**INPUT RECORDS:**
◇ ◇ ◇ ◇

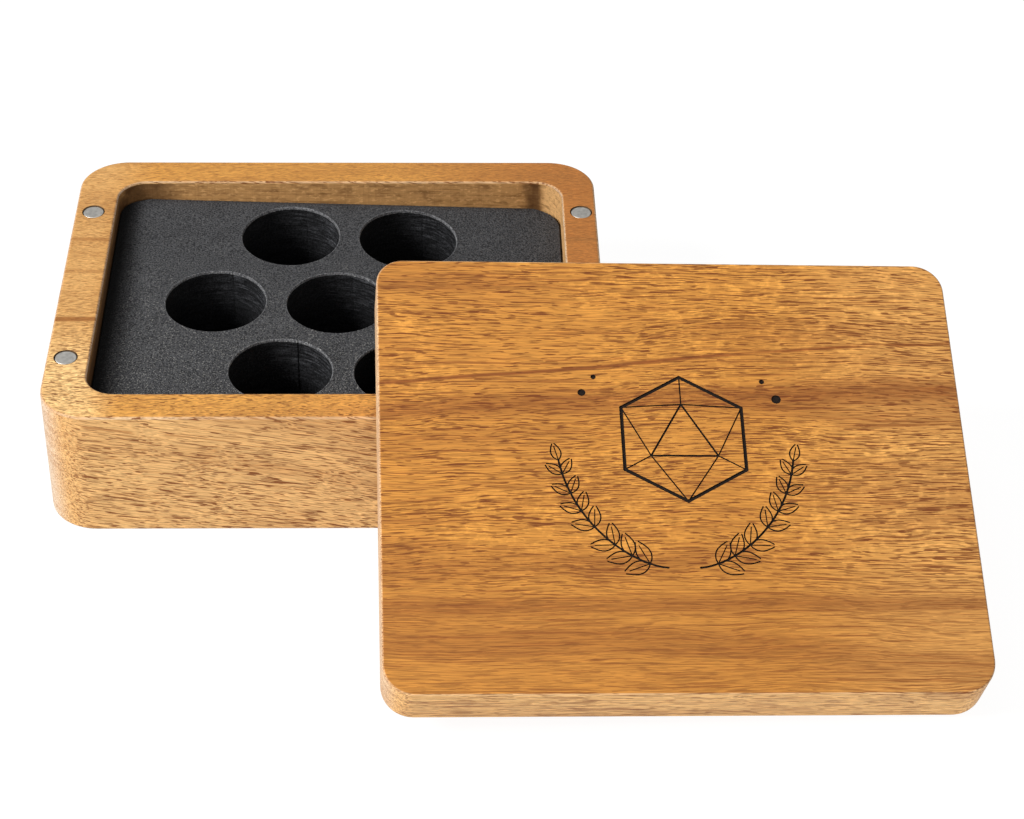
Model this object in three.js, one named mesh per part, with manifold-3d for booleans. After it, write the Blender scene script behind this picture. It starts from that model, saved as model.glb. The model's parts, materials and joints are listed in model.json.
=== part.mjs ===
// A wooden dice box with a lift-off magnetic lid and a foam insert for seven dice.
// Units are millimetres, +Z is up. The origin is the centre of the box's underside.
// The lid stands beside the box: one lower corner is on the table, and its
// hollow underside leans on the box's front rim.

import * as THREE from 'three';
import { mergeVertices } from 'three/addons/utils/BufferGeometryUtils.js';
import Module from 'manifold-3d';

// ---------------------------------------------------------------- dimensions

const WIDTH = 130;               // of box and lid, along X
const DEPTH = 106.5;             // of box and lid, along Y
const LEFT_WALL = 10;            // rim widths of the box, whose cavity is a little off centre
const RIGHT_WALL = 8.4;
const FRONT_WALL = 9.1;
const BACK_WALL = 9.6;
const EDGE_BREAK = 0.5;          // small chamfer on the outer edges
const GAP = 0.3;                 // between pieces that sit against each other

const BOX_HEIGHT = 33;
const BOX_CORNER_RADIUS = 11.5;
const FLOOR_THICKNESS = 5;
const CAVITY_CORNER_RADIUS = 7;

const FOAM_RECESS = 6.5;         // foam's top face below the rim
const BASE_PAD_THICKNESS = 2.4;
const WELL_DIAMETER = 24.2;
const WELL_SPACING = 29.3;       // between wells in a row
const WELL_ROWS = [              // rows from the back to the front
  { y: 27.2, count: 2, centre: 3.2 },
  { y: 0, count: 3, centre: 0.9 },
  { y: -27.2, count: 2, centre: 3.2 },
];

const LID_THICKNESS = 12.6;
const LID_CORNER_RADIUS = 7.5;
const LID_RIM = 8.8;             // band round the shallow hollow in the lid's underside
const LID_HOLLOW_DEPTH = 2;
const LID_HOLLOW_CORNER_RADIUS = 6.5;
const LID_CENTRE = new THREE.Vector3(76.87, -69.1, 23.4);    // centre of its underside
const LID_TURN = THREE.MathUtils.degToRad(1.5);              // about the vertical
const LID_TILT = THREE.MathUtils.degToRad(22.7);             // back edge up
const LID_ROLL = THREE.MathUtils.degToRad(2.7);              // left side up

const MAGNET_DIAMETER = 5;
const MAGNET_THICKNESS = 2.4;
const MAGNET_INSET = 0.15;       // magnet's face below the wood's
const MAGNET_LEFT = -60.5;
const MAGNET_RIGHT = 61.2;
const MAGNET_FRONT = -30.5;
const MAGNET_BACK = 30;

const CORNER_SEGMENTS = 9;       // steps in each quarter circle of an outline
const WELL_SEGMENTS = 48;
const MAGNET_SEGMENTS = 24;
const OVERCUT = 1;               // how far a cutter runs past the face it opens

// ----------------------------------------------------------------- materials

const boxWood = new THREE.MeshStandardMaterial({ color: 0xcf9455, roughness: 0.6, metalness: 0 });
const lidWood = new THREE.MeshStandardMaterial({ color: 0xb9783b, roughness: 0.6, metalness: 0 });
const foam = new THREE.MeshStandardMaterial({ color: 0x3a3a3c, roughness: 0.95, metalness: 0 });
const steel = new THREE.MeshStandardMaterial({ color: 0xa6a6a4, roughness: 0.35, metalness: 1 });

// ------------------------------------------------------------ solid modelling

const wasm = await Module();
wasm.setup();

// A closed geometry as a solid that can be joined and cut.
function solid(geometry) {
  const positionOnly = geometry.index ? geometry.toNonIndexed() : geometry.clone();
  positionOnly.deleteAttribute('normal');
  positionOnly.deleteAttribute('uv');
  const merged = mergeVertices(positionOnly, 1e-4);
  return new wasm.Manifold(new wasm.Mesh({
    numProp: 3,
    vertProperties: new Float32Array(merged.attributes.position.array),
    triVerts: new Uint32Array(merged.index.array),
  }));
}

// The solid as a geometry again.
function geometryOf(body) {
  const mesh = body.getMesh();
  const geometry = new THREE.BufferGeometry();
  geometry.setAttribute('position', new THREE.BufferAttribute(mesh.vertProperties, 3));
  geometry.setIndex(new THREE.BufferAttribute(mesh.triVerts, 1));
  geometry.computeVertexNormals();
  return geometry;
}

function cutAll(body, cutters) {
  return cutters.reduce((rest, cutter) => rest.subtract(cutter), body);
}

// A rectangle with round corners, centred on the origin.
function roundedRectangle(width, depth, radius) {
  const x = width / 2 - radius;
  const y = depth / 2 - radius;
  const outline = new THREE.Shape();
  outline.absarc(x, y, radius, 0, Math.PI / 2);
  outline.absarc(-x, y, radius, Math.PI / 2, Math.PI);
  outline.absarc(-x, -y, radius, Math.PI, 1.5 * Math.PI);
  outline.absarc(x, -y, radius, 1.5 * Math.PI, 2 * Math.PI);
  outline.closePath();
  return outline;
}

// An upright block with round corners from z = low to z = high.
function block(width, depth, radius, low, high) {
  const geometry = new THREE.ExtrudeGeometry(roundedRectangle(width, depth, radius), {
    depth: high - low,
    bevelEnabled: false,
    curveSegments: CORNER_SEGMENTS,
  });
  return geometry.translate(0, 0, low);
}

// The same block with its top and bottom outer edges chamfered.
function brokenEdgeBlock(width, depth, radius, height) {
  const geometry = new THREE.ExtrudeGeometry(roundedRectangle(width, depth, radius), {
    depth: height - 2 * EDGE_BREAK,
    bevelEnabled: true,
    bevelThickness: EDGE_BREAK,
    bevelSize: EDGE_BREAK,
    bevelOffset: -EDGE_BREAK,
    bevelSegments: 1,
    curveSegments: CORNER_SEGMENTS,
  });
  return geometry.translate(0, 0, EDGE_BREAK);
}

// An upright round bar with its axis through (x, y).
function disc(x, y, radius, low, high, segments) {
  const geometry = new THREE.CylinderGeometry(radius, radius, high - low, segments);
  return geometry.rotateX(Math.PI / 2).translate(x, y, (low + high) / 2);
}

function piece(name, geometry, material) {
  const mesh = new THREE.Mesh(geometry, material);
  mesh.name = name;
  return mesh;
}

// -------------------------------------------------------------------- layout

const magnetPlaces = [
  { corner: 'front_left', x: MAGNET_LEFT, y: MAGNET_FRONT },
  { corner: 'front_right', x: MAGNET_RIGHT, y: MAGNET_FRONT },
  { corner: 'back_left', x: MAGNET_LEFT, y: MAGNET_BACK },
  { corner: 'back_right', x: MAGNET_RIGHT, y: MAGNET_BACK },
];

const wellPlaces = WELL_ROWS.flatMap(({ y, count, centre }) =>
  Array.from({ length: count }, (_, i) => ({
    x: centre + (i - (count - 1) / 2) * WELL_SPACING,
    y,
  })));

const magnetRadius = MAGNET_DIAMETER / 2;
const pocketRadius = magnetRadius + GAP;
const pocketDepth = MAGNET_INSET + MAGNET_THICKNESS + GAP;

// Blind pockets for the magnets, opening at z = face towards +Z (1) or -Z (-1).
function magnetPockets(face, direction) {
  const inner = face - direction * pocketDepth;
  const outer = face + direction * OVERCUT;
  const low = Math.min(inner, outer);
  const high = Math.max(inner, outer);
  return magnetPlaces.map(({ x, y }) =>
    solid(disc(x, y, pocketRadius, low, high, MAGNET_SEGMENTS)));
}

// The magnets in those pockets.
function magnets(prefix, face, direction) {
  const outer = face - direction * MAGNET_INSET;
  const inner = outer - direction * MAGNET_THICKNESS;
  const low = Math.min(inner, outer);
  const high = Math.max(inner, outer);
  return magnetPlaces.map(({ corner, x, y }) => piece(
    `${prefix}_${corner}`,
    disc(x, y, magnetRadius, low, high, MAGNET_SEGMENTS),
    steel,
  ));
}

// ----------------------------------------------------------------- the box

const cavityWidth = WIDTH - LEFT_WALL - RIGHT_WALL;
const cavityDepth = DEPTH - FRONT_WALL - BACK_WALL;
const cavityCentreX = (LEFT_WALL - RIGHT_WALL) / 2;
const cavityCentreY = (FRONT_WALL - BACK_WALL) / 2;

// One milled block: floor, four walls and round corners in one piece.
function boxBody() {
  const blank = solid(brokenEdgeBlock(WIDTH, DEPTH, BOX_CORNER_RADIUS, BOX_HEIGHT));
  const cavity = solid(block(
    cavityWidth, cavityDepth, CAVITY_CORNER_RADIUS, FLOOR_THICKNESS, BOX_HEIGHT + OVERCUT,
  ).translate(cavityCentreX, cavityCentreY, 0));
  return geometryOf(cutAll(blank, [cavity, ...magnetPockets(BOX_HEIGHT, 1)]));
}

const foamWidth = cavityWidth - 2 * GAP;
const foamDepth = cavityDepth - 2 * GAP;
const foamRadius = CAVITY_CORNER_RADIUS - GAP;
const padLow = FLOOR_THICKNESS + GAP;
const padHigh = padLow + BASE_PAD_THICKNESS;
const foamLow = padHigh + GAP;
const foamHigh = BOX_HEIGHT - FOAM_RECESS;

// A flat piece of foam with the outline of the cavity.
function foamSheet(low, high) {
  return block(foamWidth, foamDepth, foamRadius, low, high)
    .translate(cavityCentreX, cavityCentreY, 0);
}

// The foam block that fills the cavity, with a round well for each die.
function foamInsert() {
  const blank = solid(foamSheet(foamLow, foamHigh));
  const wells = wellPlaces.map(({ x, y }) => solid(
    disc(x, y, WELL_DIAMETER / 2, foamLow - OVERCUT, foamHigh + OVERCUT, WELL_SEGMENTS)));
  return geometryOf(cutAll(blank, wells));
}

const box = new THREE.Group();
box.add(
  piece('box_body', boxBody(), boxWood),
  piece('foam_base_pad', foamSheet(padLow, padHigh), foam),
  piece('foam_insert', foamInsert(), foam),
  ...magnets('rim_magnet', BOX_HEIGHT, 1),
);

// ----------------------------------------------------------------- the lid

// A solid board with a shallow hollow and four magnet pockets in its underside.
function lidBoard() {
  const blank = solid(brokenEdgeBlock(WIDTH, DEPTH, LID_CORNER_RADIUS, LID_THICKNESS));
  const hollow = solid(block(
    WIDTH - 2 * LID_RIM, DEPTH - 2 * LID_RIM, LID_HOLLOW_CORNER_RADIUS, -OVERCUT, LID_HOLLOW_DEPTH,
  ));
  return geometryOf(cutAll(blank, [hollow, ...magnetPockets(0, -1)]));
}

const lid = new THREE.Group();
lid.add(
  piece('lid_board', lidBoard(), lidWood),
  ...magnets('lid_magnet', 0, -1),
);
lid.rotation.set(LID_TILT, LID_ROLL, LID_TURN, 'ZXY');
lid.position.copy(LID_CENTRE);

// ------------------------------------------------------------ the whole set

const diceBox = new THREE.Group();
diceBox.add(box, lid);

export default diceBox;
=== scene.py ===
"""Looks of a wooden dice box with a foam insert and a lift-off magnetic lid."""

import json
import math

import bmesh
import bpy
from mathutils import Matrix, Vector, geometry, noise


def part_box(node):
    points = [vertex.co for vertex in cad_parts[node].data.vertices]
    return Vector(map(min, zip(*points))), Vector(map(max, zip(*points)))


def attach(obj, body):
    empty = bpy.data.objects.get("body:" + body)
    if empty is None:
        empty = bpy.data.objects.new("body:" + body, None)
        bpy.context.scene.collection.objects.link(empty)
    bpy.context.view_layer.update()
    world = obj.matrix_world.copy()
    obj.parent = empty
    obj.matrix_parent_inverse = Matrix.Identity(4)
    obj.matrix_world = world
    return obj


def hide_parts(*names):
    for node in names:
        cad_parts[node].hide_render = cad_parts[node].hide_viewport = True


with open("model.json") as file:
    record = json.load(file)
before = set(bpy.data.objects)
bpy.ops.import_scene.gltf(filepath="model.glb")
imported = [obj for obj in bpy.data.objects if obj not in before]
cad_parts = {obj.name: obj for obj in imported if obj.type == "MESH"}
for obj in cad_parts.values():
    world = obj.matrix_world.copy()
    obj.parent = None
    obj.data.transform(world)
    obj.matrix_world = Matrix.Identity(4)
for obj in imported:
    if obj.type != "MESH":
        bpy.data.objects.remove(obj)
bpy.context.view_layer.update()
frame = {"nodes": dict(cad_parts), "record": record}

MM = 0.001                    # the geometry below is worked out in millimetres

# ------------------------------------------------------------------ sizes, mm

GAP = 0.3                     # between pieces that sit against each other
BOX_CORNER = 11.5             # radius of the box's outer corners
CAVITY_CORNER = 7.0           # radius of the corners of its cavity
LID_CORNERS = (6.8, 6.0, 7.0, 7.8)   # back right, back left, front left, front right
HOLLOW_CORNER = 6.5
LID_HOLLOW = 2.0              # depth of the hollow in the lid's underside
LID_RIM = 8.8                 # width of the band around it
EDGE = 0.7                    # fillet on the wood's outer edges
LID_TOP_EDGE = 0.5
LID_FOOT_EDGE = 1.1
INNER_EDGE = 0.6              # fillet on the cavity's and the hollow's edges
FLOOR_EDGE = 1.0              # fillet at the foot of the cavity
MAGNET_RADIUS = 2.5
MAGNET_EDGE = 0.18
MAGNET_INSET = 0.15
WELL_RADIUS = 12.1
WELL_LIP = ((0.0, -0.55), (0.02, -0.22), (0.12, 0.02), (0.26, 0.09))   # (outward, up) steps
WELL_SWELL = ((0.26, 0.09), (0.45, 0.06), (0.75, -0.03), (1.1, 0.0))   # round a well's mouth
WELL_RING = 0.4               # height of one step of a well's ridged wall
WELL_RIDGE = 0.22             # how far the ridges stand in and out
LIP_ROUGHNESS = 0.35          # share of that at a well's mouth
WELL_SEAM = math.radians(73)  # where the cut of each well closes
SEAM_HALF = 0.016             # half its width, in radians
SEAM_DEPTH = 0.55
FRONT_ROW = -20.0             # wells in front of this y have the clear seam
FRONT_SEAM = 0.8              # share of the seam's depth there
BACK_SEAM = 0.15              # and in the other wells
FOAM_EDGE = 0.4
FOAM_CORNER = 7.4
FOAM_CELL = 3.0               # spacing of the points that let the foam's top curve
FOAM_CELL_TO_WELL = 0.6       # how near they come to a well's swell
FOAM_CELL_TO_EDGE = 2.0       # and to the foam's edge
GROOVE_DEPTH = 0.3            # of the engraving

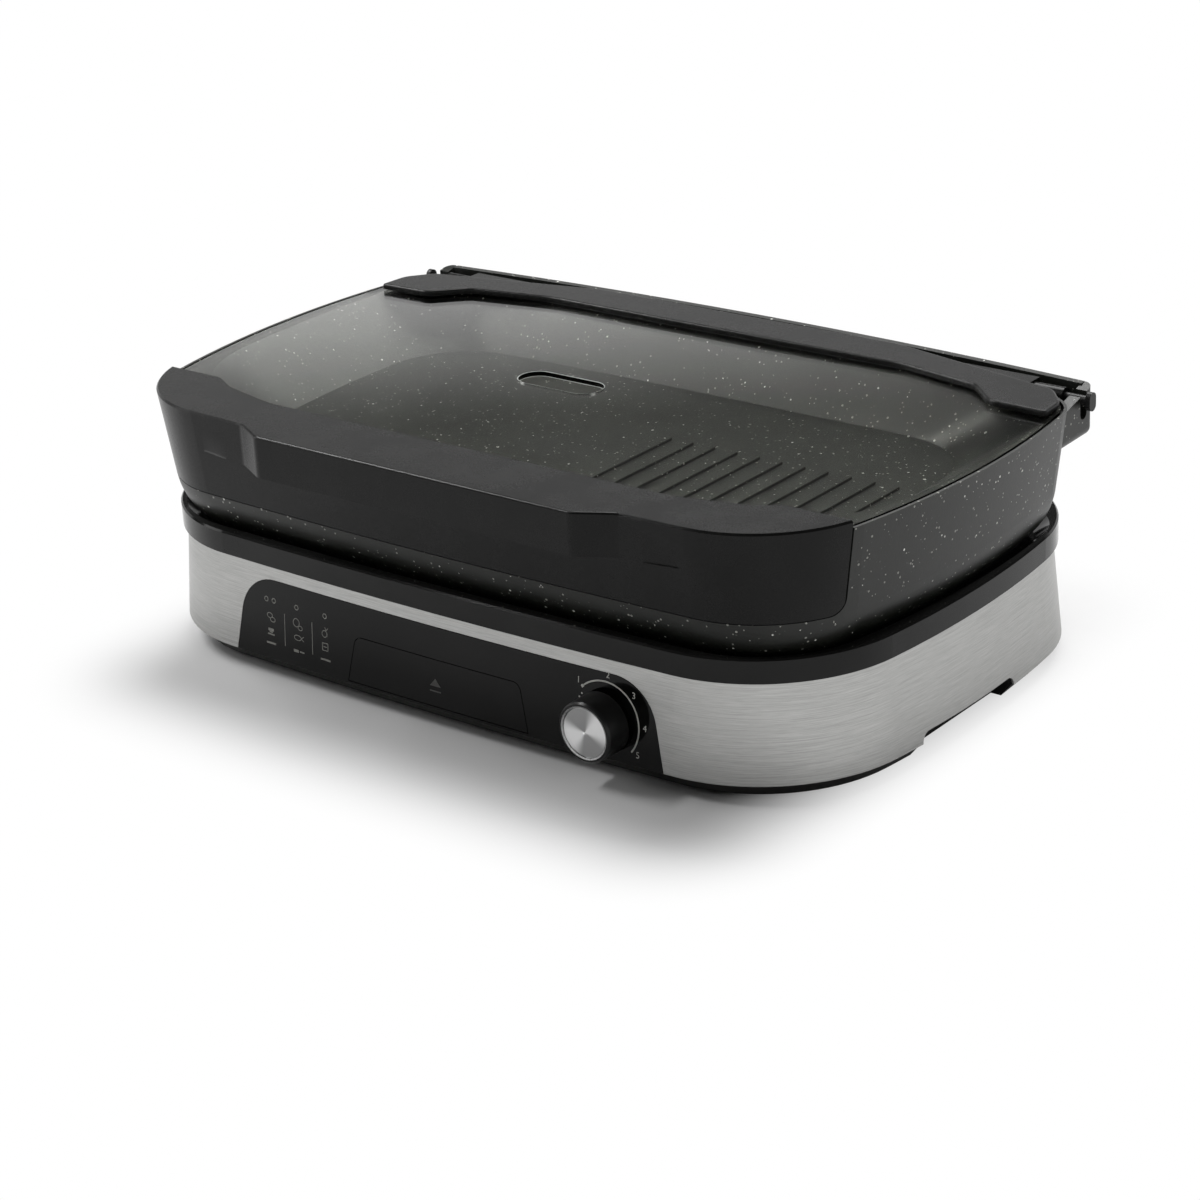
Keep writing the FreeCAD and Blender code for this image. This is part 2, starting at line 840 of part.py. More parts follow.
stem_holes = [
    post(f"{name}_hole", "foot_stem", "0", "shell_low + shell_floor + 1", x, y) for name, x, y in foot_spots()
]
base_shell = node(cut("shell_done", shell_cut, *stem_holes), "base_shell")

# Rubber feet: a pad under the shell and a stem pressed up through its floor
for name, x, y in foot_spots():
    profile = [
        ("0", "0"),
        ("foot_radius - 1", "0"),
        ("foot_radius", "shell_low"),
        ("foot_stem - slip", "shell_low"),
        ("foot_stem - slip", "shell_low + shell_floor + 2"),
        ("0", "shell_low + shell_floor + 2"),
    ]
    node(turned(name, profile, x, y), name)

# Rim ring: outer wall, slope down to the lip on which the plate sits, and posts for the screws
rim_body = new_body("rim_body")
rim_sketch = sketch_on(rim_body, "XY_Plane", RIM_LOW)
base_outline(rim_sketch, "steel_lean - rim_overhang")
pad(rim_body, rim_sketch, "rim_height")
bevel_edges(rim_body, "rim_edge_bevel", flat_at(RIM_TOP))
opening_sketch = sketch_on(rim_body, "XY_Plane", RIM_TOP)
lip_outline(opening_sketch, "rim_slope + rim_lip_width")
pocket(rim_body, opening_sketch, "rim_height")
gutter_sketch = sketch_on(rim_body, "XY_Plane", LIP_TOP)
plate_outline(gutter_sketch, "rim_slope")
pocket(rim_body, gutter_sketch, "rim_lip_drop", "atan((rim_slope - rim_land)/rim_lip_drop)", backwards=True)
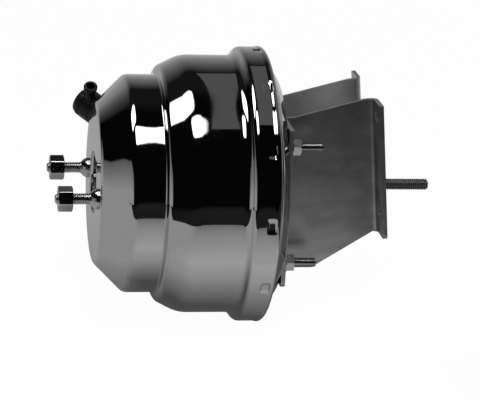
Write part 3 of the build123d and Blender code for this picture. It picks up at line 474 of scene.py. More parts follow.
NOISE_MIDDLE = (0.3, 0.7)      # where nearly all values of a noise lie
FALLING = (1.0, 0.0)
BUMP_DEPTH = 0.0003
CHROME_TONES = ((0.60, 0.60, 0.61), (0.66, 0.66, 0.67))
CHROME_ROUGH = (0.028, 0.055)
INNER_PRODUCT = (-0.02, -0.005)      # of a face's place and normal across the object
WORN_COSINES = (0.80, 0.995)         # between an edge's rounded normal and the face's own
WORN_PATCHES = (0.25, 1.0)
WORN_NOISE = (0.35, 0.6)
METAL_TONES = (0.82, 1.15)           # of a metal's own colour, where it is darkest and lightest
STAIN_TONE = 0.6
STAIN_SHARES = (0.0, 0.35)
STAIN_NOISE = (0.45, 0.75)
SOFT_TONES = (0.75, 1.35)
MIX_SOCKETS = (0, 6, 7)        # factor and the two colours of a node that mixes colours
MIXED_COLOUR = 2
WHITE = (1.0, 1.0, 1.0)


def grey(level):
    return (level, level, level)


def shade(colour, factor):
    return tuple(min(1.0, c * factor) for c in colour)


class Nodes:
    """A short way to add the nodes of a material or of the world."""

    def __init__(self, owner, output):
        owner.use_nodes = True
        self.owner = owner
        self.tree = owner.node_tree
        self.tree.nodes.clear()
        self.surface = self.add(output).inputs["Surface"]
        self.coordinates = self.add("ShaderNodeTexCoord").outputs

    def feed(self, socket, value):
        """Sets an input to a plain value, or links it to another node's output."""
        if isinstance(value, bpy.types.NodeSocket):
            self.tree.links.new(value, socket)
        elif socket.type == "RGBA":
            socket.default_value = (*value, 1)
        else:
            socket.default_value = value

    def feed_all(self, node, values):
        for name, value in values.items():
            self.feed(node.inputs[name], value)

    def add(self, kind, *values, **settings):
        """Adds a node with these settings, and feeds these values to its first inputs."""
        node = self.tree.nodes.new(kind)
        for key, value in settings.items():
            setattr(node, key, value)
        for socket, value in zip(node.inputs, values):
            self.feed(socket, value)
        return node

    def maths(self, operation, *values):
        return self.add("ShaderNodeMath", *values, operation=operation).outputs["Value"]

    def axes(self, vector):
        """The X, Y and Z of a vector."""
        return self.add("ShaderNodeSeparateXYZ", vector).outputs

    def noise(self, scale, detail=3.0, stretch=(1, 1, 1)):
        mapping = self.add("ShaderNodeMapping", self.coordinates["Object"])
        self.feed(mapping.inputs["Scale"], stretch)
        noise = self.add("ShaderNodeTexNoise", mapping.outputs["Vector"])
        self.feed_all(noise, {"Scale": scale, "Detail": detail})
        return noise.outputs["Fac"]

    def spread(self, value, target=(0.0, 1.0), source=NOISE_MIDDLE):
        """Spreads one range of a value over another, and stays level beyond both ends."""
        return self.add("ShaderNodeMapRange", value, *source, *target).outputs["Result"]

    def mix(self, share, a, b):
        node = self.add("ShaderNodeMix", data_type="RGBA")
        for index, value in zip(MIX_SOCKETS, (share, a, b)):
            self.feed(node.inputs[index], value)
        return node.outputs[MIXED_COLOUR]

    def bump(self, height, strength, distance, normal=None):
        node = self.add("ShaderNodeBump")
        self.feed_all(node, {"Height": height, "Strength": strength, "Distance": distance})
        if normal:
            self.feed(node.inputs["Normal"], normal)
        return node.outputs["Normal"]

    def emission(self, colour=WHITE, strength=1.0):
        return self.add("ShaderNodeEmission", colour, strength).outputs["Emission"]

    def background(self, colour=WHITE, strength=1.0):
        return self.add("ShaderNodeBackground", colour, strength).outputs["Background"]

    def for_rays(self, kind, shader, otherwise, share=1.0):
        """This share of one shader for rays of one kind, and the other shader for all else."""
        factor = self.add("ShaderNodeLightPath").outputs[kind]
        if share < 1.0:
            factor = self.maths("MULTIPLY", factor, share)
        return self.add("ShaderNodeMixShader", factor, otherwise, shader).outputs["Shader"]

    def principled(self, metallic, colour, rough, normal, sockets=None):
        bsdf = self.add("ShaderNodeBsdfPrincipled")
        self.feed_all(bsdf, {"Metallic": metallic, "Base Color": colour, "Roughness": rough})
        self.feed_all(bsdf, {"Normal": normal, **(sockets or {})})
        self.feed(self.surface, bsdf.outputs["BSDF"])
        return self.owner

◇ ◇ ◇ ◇

**WRITTEN TASK:** In the listing above, find the line containing "the whole set" and the line containing "if empty is". Output them and every line between, exactly, and nothing else.

**COMPLETED EXERCISE:**
// ------------------------------------------------------------ the whole set

const diceBox = new THREE.Group();
diceBox.add(box, lid);

export default diceBox;
=== scene.py ===
"""Looks of a wooden dice box with a foam insert and a lift-off magnetic lid."""

import json
import math

import bmesh
import bpy
from mathutils import Matrix, Vector, geometry, noise


def part_box(node):
    points = [vertex.co for vertex in cad_parts[node].data.vertices]
    return Vector(map(min, zip(*points))), Vector(map(max, zip(*points)))


def attach(obj, body):
    empty = bpy.data.objects.get("body:" + body)
    if empty is None:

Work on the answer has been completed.